▸ **GIVEN EXERCISE**: Copy each line below that contains "writing".

[Scripts that build objects]
════════════════════

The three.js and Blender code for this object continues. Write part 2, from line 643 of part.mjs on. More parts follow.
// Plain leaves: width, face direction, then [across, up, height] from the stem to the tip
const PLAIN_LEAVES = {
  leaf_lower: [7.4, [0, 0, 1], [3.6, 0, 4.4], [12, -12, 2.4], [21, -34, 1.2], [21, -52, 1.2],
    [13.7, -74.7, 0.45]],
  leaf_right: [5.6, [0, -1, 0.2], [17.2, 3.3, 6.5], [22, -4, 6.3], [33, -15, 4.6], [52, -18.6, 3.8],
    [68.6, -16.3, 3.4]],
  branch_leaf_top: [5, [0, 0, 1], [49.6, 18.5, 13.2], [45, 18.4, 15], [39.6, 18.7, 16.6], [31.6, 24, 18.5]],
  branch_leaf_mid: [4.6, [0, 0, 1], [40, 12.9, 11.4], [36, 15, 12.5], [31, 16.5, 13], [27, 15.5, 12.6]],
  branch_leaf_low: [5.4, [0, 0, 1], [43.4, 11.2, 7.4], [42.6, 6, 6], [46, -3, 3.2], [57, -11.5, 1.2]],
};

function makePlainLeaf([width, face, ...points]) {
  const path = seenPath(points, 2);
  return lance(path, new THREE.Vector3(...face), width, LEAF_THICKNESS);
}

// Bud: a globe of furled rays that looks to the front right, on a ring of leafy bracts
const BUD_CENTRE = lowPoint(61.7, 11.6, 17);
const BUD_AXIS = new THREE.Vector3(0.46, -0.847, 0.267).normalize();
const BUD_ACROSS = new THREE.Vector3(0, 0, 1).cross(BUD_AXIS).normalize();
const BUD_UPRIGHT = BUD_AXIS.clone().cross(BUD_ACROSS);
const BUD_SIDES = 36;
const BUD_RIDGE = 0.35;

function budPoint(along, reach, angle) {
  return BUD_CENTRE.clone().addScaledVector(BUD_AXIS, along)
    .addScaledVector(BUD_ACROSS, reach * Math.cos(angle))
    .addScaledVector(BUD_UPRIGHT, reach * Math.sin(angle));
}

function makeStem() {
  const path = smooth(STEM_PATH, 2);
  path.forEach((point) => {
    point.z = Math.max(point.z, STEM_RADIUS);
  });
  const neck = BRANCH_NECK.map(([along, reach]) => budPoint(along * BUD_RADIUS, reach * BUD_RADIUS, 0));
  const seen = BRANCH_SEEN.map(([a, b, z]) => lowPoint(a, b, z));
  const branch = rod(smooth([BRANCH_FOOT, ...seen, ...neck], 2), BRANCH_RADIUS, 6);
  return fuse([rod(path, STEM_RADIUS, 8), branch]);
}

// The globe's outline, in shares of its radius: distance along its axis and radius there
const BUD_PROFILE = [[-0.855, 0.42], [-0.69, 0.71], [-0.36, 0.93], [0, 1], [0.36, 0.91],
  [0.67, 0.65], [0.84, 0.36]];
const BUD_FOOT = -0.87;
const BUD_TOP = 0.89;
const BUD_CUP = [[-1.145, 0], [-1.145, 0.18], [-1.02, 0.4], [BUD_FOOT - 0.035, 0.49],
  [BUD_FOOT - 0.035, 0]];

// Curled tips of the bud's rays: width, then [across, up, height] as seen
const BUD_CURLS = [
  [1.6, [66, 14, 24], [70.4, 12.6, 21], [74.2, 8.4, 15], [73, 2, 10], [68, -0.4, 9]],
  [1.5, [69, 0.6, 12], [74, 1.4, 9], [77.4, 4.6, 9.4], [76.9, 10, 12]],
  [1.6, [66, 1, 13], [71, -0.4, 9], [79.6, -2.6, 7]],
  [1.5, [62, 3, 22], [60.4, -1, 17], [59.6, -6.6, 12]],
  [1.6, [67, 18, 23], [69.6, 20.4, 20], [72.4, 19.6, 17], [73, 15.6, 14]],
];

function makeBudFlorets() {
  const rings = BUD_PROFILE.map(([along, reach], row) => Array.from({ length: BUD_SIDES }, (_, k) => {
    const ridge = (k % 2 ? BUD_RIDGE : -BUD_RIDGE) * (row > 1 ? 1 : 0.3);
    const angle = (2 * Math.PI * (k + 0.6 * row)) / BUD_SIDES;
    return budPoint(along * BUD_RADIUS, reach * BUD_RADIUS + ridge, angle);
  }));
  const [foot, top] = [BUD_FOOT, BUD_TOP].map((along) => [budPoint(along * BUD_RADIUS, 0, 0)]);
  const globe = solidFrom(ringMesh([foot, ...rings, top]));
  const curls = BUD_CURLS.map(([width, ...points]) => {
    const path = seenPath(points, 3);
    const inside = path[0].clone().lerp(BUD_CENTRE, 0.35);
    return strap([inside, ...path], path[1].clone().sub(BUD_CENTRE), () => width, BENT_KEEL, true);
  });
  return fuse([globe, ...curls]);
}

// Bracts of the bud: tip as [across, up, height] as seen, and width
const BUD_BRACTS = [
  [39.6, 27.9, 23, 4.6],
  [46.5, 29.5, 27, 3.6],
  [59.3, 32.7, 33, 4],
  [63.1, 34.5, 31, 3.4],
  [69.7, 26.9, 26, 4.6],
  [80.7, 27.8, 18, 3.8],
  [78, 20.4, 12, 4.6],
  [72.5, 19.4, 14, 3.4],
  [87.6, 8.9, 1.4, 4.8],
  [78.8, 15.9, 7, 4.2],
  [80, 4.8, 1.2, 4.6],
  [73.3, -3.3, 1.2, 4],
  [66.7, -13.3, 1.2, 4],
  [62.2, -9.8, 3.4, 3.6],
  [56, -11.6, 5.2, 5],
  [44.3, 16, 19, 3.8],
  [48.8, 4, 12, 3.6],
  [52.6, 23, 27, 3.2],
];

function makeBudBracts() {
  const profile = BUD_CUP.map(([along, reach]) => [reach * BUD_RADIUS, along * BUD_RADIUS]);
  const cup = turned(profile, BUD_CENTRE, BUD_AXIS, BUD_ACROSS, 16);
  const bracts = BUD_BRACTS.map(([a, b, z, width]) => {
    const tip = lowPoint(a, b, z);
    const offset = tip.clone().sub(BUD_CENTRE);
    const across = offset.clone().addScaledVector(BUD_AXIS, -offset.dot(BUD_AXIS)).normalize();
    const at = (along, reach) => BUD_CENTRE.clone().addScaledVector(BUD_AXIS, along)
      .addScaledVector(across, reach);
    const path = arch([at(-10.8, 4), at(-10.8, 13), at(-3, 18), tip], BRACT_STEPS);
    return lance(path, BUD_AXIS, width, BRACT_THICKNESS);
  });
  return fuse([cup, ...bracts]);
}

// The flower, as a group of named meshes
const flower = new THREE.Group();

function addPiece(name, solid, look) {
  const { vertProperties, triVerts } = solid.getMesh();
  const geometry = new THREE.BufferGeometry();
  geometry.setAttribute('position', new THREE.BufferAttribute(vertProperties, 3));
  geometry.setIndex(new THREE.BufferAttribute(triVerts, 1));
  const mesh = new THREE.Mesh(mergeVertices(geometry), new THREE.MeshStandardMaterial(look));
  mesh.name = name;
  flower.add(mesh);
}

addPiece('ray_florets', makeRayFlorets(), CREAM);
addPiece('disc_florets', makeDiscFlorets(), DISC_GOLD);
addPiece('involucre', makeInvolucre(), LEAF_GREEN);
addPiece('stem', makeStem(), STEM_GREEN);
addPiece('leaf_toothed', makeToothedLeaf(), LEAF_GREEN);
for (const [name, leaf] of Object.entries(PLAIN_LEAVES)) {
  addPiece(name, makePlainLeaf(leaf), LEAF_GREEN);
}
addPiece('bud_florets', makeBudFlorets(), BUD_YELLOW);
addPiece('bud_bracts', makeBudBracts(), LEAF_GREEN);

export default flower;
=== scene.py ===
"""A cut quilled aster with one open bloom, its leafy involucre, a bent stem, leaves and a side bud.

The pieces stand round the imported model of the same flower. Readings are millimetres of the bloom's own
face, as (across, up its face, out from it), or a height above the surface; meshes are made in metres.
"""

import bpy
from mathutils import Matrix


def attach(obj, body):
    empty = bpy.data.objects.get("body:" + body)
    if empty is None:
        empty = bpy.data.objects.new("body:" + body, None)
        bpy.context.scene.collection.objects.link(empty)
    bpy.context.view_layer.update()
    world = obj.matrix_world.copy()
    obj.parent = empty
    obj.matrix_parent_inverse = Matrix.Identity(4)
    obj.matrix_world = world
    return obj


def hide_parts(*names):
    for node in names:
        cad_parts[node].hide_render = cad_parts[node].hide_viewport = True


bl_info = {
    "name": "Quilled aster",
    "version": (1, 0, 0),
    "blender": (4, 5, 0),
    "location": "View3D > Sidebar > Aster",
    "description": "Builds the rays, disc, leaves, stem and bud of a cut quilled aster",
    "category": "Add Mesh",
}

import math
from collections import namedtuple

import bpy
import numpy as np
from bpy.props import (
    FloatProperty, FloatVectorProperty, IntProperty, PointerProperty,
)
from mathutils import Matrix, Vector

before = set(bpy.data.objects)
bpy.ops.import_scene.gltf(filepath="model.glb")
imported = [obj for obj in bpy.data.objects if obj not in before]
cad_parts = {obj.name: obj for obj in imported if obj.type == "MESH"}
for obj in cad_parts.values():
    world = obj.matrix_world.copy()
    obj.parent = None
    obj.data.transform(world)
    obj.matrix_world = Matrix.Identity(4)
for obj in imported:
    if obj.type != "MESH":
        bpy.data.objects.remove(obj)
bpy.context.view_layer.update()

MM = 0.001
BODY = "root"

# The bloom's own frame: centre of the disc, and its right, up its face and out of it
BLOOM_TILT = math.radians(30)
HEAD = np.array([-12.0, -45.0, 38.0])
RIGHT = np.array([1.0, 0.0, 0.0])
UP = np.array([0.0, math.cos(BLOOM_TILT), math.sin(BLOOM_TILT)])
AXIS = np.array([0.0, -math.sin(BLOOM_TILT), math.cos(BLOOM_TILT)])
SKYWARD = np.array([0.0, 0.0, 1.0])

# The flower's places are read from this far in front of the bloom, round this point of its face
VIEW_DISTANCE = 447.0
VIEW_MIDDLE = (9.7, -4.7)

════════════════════

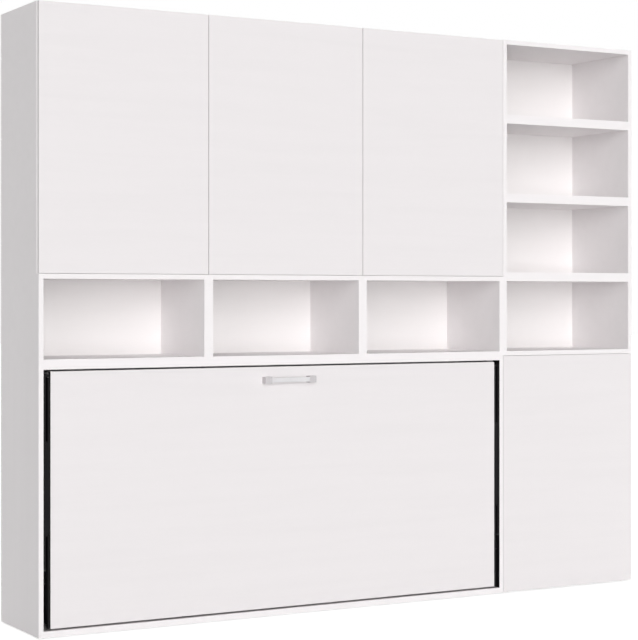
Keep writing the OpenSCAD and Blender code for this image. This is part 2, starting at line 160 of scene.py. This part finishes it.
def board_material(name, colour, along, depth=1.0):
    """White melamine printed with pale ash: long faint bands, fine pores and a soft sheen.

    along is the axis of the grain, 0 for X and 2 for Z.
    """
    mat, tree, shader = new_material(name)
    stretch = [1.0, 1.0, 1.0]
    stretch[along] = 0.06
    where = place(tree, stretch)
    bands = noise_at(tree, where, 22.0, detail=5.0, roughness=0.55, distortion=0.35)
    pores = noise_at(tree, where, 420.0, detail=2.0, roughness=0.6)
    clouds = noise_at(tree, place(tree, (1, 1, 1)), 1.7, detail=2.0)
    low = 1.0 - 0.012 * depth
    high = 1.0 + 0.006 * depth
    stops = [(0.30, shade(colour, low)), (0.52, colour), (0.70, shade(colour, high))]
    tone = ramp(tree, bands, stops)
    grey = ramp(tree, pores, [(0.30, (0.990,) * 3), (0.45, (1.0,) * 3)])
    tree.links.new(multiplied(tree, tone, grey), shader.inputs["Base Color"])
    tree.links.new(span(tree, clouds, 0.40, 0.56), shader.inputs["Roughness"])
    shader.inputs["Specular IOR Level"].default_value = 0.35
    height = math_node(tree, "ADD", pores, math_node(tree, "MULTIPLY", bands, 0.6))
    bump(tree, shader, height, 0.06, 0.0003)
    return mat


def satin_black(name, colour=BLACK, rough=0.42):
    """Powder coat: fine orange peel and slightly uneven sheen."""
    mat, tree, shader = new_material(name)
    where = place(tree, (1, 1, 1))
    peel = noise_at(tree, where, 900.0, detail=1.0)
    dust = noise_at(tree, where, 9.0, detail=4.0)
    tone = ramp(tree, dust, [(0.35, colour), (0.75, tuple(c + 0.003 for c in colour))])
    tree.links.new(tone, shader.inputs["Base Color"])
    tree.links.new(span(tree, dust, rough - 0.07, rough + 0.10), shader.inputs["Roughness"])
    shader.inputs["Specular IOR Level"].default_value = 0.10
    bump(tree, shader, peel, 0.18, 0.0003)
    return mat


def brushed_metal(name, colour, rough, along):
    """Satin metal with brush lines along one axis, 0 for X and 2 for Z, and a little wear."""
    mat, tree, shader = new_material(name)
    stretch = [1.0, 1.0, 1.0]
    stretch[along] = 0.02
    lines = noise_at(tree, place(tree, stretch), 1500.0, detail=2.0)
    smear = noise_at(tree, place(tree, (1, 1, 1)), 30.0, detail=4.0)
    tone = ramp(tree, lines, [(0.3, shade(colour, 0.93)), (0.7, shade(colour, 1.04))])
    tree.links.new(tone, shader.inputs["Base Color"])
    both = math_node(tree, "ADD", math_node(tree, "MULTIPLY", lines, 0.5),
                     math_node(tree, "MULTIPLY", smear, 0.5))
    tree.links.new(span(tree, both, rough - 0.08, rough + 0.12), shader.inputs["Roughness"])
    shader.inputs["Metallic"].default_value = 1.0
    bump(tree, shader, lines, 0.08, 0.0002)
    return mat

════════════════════

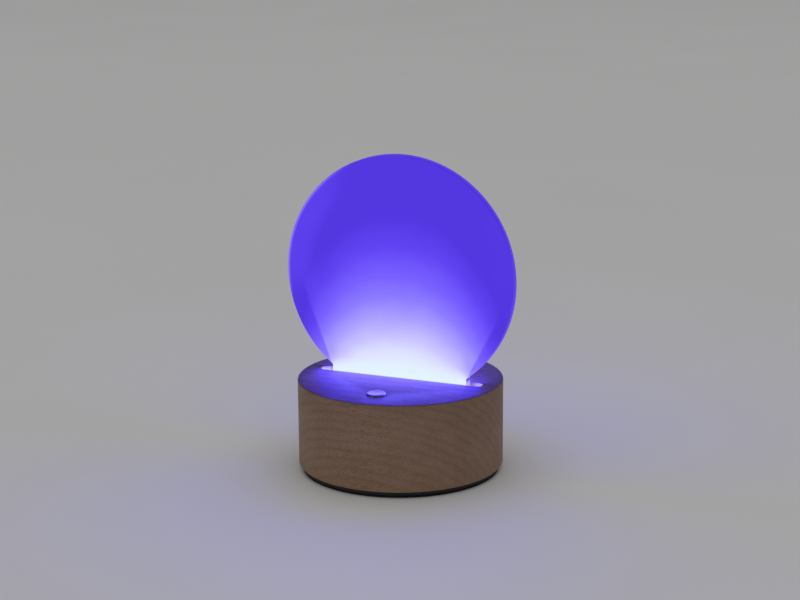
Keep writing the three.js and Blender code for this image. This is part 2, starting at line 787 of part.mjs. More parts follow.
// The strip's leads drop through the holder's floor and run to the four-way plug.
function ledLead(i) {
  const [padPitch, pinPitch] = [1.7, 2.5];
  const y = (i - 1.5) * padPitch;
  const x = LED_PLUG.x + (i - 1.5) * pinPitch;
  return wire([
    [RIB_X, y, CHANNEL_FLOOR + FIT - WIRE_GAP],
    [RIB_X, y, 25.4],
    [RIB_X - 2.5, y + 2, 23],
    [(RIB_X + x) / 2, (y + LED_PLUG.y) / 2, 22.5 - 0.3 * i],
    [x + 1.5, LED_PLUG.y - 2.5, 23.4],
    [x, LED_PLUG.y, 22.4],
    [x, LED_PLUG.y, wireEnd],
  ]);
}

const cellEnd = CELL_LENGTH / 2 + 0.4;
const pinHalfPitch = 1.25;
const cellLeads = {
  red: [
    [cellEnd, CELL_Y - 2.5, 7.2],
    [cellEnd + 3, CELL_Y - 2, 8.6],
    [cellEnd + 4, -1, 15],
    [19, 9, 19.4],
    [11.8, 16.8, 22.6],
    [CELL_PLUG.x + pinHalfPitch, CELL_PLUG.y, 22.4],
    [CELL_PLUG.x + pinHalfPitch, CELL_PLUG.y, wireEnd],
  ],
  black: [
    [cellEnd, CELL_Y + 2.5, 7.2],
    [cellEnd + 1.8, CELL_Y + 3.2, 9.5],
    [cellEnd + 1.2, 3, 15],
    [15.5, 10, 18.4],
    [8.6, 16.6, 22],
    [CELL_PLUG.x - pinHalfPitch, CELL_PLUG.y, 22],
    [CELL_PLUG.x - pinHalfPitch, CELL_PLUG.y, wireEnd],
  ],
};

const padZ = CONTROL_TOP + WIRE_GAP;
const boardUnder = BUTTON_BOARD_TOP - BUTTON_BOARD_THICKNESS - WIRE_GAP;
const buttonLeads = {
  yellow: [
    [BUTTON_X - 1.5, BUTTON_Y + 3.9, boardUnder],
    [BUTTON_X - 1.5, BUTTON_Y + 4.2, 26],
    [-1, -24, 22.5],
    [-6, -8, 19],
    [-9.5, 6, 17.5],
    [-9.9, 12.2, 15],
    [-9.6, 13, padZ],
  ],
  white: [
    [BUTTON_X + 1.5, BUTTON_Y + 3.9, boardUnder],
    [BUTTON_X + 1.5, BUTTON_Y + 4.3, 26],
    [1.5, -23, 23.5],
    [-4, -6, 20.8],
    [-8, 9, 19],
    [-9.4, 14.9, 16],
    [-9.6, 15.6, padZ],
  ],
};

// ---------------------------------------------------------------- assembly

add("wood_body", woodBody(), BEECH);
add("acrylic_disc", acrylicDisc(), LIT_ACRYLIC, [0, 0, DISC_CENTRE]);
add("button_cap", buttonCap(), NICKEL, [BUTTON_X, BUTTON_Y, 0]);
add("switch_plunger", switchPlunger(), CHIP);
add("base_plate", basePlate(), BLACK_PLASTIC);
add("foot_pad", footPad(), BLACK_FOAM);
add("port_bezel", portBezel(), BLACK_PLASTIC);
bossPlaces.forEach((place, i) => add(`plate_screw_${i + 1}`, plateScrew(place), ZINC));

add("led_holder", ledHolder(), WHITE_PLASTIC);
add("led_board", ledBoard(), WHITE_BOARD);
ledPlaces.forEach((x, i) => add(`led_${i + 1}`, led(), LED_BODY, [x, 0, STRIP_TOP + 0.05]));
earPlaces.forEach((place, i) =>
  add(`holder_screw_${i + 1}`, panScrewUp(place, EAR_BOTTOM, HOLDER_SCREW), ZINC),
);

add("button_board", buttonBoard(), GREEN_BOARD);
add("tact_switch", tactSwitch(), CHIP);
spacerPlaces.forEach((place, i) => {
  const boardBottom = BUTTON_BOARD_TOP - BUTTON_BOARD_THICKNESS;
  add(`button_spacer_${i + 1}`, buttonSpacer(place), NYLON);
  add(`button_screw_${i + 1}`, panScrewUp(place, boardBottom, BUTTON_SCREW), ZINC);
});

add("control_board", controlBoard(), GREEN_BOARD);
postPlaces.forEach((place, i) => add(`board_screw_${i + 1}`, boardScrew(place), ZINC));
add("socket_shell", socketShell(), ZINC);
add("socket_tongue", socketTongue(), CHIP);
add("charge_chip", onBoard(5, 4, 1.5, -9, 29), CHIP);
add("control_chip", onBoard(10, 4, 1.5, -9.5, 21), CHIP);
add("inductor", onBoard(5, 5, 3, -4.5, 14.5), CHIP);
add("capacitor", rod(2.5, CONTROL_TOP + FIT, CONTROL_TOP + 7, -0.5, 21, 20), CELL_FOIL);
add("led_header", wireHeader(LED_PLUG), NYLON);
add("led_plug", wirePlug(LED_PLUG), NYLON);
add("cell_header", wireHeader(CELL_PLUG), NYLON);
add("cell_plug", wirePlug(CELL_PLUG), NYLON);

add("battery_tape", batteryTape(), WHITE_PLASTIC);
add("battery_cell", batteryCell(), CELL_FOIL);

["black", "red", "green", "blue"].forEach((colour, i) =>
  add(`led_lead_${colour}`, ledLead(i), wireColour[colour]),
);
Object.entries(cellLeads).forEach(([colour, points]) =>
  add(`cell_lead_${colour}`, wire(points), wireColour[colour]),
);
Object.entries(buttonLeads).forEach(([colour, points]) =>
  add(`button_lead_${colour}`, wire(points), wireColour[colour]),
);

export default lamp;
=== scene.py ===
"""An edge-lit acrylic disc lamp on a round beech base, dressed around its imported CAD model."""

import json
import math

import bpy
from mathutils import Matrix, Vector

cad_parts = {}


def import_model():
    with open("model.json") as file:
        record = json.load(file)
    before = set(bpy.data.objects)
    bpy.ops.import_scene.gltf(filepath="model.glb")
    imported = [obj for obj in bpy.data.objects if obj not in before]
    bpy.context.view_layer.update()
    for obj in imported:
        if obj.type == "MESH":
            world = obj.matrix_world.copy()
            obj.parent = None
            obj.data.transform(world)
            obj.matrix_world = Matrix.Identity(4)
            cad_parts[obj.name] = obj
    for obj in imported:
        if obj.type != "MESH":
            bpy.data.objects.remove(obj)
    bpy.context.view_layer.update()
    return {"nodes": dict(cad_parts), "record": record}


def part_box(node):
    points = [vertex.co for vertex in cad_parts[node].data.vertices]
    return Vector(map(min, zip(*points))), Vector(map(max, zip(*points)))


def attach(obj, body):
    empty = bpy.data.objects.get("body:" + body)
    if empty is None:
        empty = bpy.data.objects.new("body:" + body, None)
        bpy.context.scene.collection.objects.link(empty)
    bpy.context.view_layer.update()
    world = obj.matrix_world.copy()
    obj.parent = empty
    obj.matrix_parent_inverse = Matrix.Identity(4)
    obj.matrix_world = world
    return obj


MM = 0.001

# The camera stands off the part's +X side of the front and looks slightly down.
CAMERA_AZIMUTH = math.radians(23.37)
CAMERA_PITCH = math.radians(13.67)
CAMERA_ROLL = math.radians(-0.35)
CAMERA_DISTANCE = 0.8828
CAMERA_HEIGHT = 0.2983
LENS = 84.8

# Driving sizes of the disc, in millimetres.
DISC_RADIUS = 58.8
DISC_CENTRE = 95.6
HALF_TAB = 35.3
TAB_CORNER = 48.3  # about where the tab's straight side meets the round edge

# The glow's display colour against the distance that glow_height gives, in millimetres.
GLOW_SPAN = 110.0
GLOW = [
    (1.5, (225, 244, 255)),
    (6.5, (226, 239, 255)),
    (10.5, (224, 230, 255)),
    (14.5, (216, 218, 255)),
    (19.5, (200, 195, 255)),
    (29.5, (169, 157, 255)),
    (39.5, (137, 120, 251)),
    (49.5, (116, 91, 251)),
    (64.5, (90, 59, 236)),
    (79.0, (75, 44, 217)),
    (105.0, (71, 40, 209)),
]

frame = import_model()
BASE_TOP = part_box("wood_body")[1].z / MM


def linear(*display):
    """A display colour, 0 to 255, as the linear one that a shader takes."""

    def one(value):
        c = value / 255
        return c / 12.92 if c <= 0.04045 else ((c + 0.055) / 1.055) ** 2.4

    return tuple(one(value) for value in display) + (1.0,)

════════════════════

▸ **FULL SOLUTION**:
Keep writing the OpenSCAD and Blender code for this image. This is part 2, starting at line 160 of scene.py. This part finishes it.
Keep writing the three.js and Blender code for this image. This is part 2, starting at line 787 of part.mjs. More parts follow.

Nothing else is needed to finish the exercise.